Print out every line, exactly as written.

——

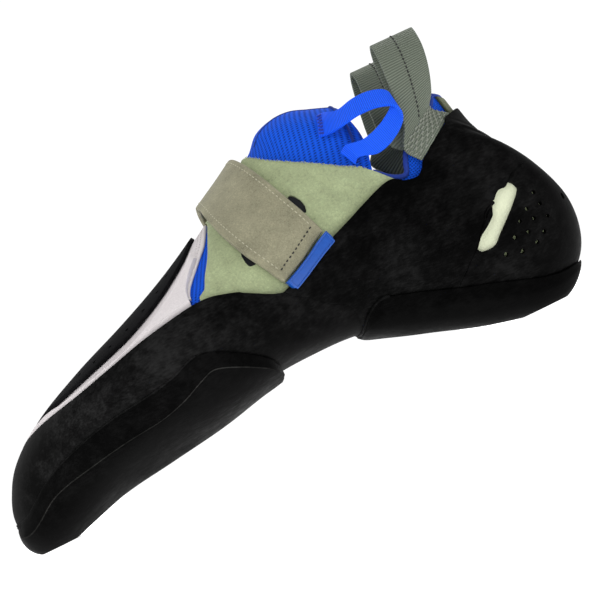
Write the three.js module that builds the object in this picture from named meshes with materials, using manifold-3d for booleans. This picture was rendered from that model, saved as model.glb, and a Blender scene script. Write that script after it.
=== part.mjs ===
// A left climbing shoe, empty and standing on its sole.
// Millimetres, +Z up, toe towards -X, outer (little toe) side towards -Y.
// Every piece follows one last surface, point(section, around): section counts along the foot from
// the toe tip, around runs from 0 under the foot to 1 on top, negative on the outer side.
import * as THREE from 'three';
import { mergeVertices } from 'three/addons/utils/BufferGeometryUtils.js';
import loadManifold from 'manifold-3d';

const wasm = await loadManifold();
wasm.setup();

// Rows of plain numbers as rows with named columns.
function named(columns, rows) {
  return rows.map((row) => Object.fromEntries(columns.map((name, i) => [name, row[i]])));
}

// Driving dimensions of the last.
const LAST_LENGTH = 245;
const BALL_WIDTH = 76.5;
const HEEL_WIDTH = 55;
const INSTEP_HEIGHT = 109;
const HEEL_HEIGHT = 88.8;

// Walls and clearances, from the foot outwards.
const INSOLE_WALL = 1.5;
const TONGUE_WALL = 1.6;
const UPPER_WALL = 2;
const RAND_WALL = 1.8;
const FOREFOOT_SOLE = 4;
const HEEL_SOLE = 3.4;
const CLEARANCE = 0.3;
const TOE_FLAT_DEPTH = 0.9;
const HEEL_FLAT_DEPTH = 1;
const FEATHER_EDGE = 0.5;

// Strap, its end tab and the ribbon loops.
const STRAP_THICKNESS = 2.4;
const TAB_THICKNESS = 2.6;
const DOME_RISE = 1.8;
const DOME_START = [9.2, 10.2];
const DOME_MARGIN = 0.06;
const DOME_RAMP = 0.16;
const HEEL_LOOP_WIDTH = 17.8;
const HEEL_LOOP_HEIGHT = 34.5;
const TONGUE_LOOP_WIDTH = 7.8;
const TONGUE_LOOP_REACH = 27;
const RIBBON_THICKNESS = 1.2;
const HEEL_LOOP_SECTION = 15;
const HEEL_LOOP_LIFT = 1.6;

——

> [CORRECT RESULT]
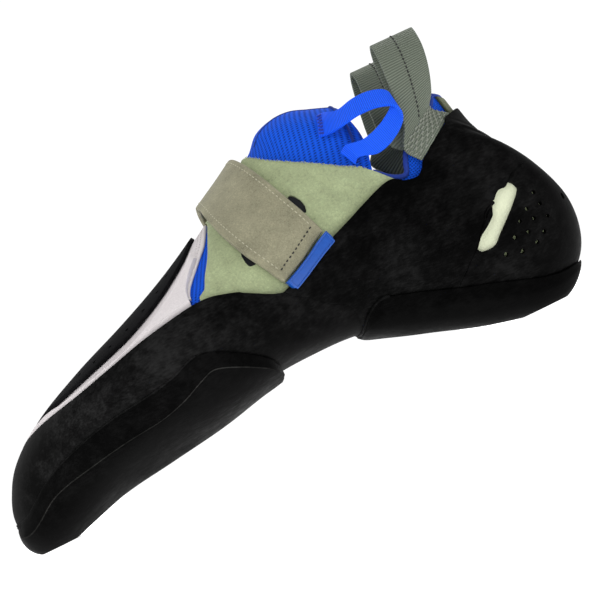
Write the three.js module that builds the object in this picture from named meshes with materials, using manifold-3d for booleans. This picture was rendered from that model, saved as model.glb, and a Blender scene script. Write that script after it.
=== part.mjs ===
// A left climbing shoe, empty and standing on its sole.
// Millimetres, +Z up, toe towards -X, outer (little toe) side towards -Y.
// Every piece follows one last surface, point(section, around): section counts along the foot from
// the toe tip, around runs from 0 under the foot to 1 on top, negative on the outer side.
import * as THREE from 'three';
import { mergeVertices } from 'three/addons/utils/BufferGeometryUtils.js';
import loadManifold from 'manifold-3d';

const wasm = await loadManifold();
wasm.setup();

// Rows of plain numbers as rows with named columns.
function named(columns, rows) {
  return rows.map((row) => Object.fromEntries(columns.map((name, i) => [name, row[i]])));
}

// Driving dimensions of the last.
const LAST_LENGTH = 245;
const BALL_WIDTH = 76.5;
const HEEL_WIDTH = 55;
const INSTEP_HEIGHT = 109;
const HEEL_HEIGHT = 88.8;

// Walls and clearances, from the foot outwards.
const INSOLE_WALL = 1.5;
const TONGUE_WALL = 1.6;
const UPPER_WALL = 2;
const RAND_WALL = 1.8;
const FOREFOOT_SOLE = 4;
const HEEL_SOLE = 3.4;
const CLEARANCE = 0.3;
const TOE_FLAT_DEPTH = 0.9;
const HEEL_FLAT_DEPTH = 1;
const FEATHER_EDGE = 0.5;

// Strap, its end tab and the ribbon loops.
const STRAP_THICKNESS = 2.4;
const TAB_THICKNESS = 2.6;
const DOME_RISE = 1.8;
const DOME_START = [9.2, 10.2];
const DOME_MARGIN = 0.06;
const DOME_RAMP = 0.16;
const HEEL_LOOP_WIDTH = 17.8;
const HEEL_LOOP_HEIGHT = 34.5;
const TONGUE_LOOP_WIDTH = 7.8;
const TONGUE_LOOP_REACH = 27;
const RIBBON_THICKNESS = 1.2;
const HEEL_LOOP_SECTION = 15;
const HEEL_LOOP_LIFT = 1.6;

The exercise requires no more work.